To help students learn more effectively, I've worked with faculty in Life Science and Chemistry to co-found a UCLA Learning Assistant (LA) program, in which successful students from a previous course learn evidence-based pedagogy to help other students learn more effectively. My students benefit by having more accessible, approachable learning guides, and the LAs increase both their physics and teaching abilities. This program is based on the nationally successful and evidence-based Learning Assistant program from CU-Boulder. Here is a recent NPR story on the CU-Boulder LA program.

What do the LAs do?

 

The LAs, comprised so far of 1-16 undergraduates who have demonstrated sufficient physics knowledge and peer interaction in a previous course, sign up for an undergraduate honors or practicum course worth 2-4 credits. Based on number of credits, they perform a variety of duties of their choosing, including attending weekly pedagogy seminar, weekly course planning meetings, lectures, and discussion sections; setting weekly goals and writing reflections on goals; responding to students on the course discussion forum; reading physics education research; hosting peer office hours and review sessions; analyzing data on learning; and creating and evaluating potential discussion and exam problems.

 

The Spring 2015 cohort summarized their main duties and lessons learned in this "Peer Tutor Survival Guide".

 

Photo credit: Marisella Garcia (89HC student), taken of Ryan Chen, Phat Mai and Lauren Penix (192 students), Spring 2015.

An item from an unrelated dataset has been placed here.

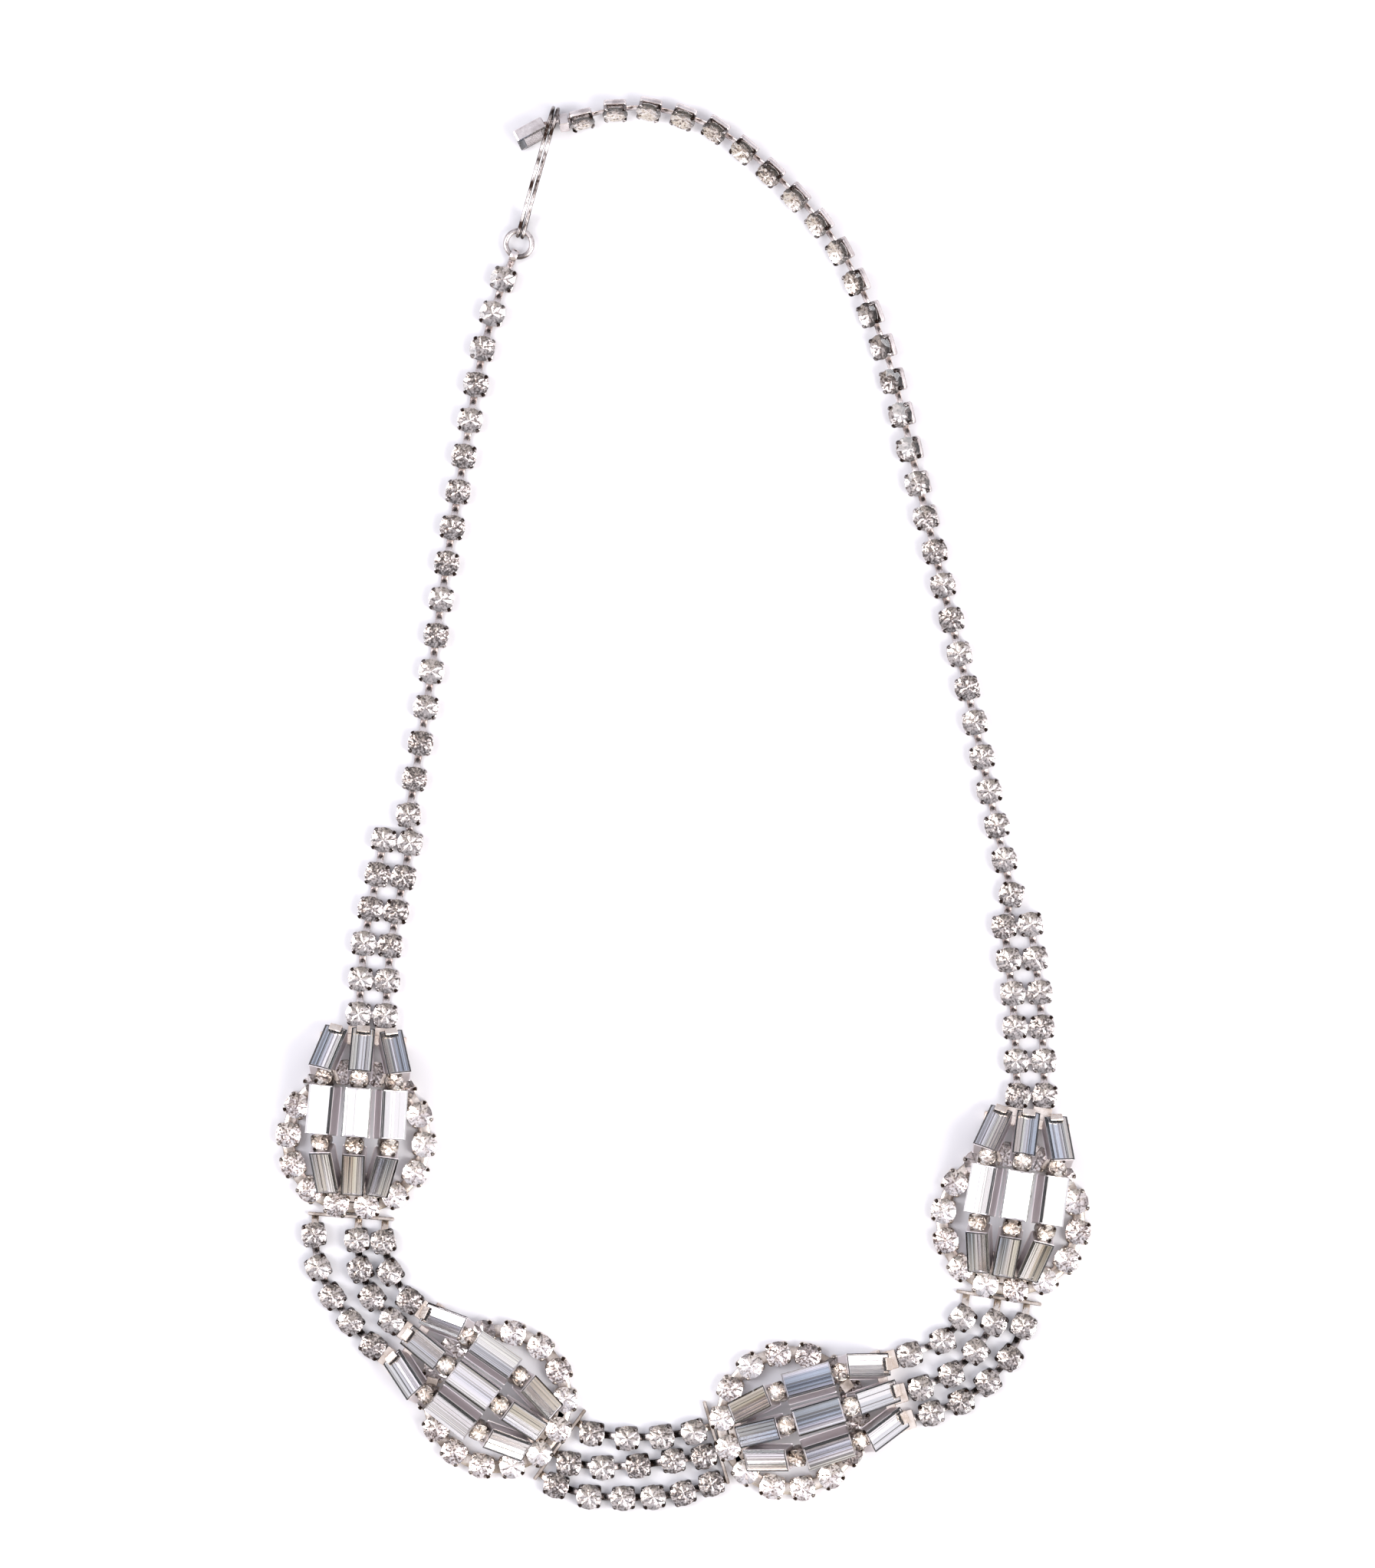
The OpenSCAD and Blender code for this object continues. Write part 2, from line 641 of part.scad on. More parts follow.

What does the instructor do?

 

The LAs learn evidence-based pedagogy techniques in a separate pedagogy seminar. The content instructor meets weekly with the LAs (can be combined with TA meeting) to review upcoming content and activities.

 

LAs benefit the instructor by providing feedback on what students are struggling with. The LAs also can save the instructor time by responding to student questions on the online course discussion forum (average response time generally less than an hour, thanks mostly to LA responses).

 

 

How do the students benefit?

 

Students get extra help in lecture and discussion, extremely fast responses to questions posted on the discussion forum, and additional office hours each week. Moreover, the LAs are often seen as more accessible and approachable.

 

A recent PLOS article found that peer-led team learning (i.e. having peers facilitate group problem-solving in a manner similar to that of LAs) helps under-represented minority students succeed in STEM classes.

 

In a chapter on retaining under-represented minorities in STEM, the National Academies Press highlighted five successful programs in the U.S., two of which involve Learning Assistants and all of which involve some form of peer interaction.